$\tau$-tilting theory & the physics of scattering amplitudes - Hugh Thomas
Ellis Caird
Created: 20-11-24
1.1) Generic Fan decomposition
Looking at 'generic behaviour' of quiver reps of a fixed dimension vector which roughly means behaviour that holds off of solutions to polynomial equations i.e. on a Zariski open set inside of $\mathrm{Rep}_Q(\underline{d})$. Exact definition of 'generic' is still a little elusive; in theory there are many such zariski open subsets(?) which is the 'right' one? Look at $A_2$ first
$A_2: 1 \overset{\alpha}{\longleftarrow} 2$
For $\underline{d} = (1,0)$ we have no real choice but $\mathbb{C} \overset{0}{\longleftarrow} 0$.

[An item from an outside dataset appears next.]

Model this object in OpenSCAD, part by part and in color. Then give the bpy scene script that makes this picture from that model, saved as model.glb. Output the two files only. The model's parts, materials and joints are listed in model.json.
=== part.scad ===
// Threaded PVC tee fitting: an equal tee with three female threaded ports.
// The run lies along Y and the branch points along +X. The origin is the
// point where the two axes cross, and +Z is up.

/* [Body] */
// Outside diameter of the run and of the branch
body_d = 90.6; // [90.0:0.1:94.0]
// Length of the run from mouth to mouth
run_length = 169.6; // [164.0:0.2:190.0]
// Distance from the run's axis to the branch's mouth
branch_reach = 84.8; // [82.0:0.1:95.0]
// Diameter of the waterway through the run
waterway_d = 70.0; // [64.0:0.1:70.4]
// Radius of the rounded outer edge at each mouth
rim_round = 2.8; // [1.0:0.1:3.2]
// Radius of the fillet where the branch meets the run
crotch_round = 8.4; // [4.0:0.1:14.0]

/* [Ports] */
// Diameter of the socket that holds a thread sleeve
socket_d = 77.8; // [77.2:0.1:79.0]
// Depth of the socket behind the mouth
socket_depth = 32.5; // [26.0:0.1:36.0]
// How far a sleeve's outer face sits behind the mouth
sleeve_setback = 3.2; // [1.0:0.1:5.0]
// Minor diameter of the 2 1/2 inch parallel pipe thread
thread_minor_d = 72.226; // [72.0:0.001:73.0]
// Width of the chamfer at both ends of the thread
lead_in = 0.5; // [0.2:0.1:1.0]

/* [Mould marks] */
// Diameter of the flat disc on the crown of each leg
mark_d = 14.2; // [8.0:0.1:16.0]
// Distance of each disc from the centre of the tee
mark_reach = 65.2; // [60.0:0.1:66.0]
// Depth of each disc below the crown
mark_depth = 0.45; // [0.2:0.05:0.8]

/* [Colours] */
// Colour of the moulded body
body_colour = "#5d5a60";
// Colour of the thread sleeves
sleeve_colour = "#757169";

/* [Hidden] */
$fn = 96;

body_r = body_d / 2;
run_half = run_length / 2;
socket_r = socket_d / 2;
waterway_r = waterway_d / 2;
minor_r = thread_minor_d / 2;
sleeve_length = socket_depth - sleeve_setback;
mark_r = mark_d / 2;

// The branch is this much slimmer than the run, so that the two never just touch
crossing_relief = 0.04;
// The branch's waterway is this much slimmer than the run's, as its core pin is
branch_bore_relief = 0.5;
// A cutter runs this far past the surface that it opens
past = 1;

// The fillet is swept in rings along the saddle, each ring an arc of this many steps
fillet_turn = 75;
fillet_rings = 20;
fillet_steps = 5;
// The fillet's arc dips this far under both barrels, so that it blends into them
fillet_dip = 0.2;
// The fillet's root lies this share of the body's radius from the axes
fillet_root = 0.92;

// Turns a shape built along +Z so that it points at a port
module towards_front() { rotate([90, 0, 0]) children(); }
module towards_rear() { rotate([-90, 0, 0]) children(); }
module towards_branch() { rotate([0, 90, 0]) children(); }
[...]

For $\underline{d} = (1,1)$ we have two choices up to isomorphism,
$\mathbb{C} \overset{\alpha}{\longleftarrow} \mathbb{C}$ for $\alpha \neq 0$ and $\mathbb{C} \overset{0}{\longleftarrow} \mathbb{C}$.
The latter is $S_1 \oplus S_2$ and we'll denote the isomorphism class (which is Zariski open) of the former by $M_{1,1}$.

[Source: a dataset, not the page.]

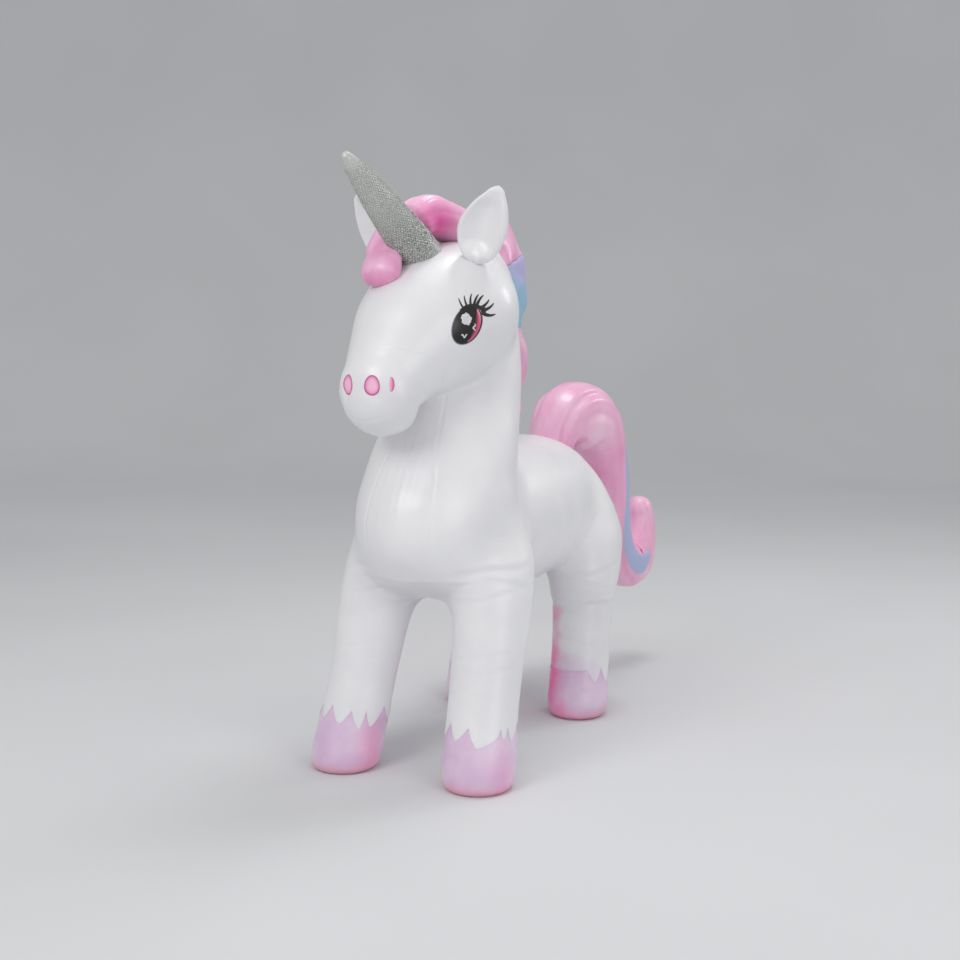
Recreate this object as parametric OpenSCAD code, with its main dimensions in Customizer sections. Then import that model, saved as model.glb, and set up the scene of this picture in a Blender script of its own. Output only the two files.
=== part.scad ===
// Standing inflatable unicorn for the pool: welded film panels over four air chambers,
// with three air valves that open.
// +Z is up, the animal faces -Y and its left side is +X. The origin is on the floor.

/* [Torso] */
// Height of the torso's centre line above the floor
torso_z = 580; // [560:5:600]
// Half width of the torso
torso_w = 196; // [185:1:205]
// Half height of the torso
torso_h = 188; // [180:1:195]
// Front end of the chest along Y
chest_y = -395; // [-410:5:-385]
// Rear end of the rump along Y
rump_y = 640; // [620:5:660]

/* [Legs] */
// Sideways place of the front hooves
front_x = 180; // [170:1:190]
// Place of the front hooves along Y
front_y = -334; // [-345:1:-320]
// Sideways place of the rear hooves
rear_x = 160; // [150:1:175]
// Place of the rear hooves along Y
rear_y = 330; // [320:1:345]
// Radius of a leg at its hoof
leg_r = 86; // [80:1:92]
// Height of the seam between hoof and leg
hoof_h = 130; // [110:1:150]

/* [Head] */
// Turn of the head about the neck, to the animal's right
head_turn = 9; // [0:1:12]
// Radius of the horn at its base
horn_r = 63; // [55:1:68]
// Length of an ear
ear_len = 165; // [140:5:180]
// Half width of an ear
ear_w = 56; // [45:1:60]

/* [Mane and tail] */
// Half thickness of the mane
mane_w = 64; // [50:1:65]
// Sideways swing of the tail
tail_turn = 12; // [0:1:15]

/* [Film and valves] */
// Thickness of the film as it is drawn
wall = 2; // [1.5:0.1:3]
// Bore of the large body valve
big_bore_r = 9; // [8:0.5:10]
// Bore of the two small valves
small_bore_r = 4; // [3.5:0.25:4.5]

/* [Hidden] */

white_film = "white";
pink_film = "hotpink";
blue_film = "skyblue";
hoof_film = "thistle";

// Clear space between the rim of one panel and the panel that it is welded on
weld = 1;
// Points round a full ring, and round the thinner limbs
ring_n = 28;
limb_n = 20;

// The shapes below are laid out from the middle between the hooves. The whole object is
// this far forward of there, so that its box is centred on the origin.
forward = 278;
module stand() {
    translate([0, -forward, 0]) children();
}

// ---- Panels --------------------------------------------------------------------------

function mix(a, b, t) = a + (b - a) * t;
function turn_about(p, c, angle) = [
    c[0] + (p[0] - c[0]) * cos(angle) - (p[1] - c[1]) * sin(angle),
    c[1] + (p[0] - c[0]) * sin(angle) + (p[1] - c[1]) * cos(angle),
    p[2]
];
function unit(v) = v / norm(v);
// Direction of a list of [y, z, ...] at place i
function run_at(list, i) =
    let (a = list[max(i - 1, 0)], b = list[min(i + 1, len(list) - 1)])
    unit([b[0] - a[0], b[1] - a[1]]);
function angles(from, to, steps) = [for (i = [0 : steps]) mix(from, to, i / steps)];
function ring_angles(n) = [for (j = [0 : n - 1]) 360 * j / n];
function middle(points) = [for (p = points) 1] * points / len(points);

// Two triangles for each cell of a band between grid rows a and b
function band(a, b, m, closed, flip) = [
    for (j = [0 : m - (closed ? 1 : 2)])
        let (k = (j + 1) % m)
            for (t = [[a + j, b + j, b + k], [a + j, b + k, a + k]])
                flip ? [t[2], t[1], t[0]] : t
];

// A film sleeve: closed rings outside and inside, open at both ends, or closed at the last
module sleeve(outer, inner, flip = false, closed_end = false) {
    rows = len(outer);
    m = len(outer[0]);
    half = rows * m;
    last = rows - 1;
    tips = closed_end ? [middle(outer[last]), middle(inner[last])] : [];
    points = concat([for (r = outer) each r], [for (r = inner) each r], tips);
    faces = concat(
        [for (i = [0 : rows - 2]) each band(i * m, (i + 1) * m, m, true, flip)],
        [for (i = [0 : rows - 2]) each band(half + i * m, half + (i + 1) * m, m, true, !flip)],
        band(half, 0, m, true, flip),
        closed_end
            ? concat(
                tip_fan(last * m, 2 * half, m, flip),
                tip_fan(half + last * m, 2 * half + 1, m, !flip))
            : band(last * m, half + last * m, m, true, flip)
    );
    polyhedron(points = points, faces = faces, convexity = 6);
}

function tip_fan(row, tip, m, flip) = [
    for (j = [0 : m - 1])
        let (k = (j + 1) % m) flip ? [row + k, tip, row + j] : [row + j, tip, row + k]
];

// A film panel: open rows of points outside and inside, closed along all four edges
module panel(outer, inner, flip = false) {
    rows = len(outer);
    m = len(outer[0]);
    half = rows * m;
    last = rows - 1;
    points = concat([for (r = outer) each r], [for (r = inner) each r]);
    near_edge = [for (i = [0 : last]) [i * m, half + i * m]];
    far_edge = [for (i = [1 : rows]) [i * m - 1, half + i * m - 1]];
    faces = concat(
        [for (i = [0 : last - 1]) each band(i * m, (i + 1) * m, m, false, flip)],
        [for (i = [0 : last - 1]) each band(half + i * m, half + (i + 1) * m, m, false, !flip)],
        band(half, 0, m, false, flip),
        band(last * m, half + last * m, m, false, flip),
        edge_strip(near_edge, !flip),
        edge_strip(far_edge, flip)
    );
    polyhedron(points = points, faces = faces, convexity = 6);
}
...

For $\underline{d} = (1,1)$ we have a choice of a $d \times d$ complex matrix and the generic condition here is determinant being non-zero in which case we get $M_{1,1}^d$.
For $\underline{d} = (d_1, d_2)$ with $d_1 > d_2$ we are choosing a $d_1 \times d_2$ matrix and the generic choice here is an injection which subequently will split the rep as $M_{1,1}^{d_2} \oplus S_1^{d_1 - d_2}$. For the other order we will genericall have a surjective that will split as a direct sum of copies of $S_2$ and $M_{1,1}$. This yields a nice summarising picture:
1.2) The Dynkin case
- Dynkin quivers
- Roots systems
- Gabriel's theorem
- $\operatorname{dimExt}^1(X,X)$ = codim of isoclass of X in Rep_Q(d)
Corollaries:
- Indecomposable's from Gabriel's theorem are rigid
- Unique way to decompose a dim vec into a sum of dim vecs whose generic reps have no extensions between them.
A cone in a real vector space is all non-negative linear combinations of a set of fixed vectors. Relative interior: points in cone but not on any proper face.
A cone is simplicial if the generators of its rays form a basis.
A fan is a collection of cones thats that is closed under taking faces and intersections.
Given a quiver, Q, we define a fan $\Sigma_Q$ where the rays are generated by the positive roots of $Q$ and the cones are generated by subsets of positive roots corresponding to reps with no extensions between eachother. This cone is simplicial.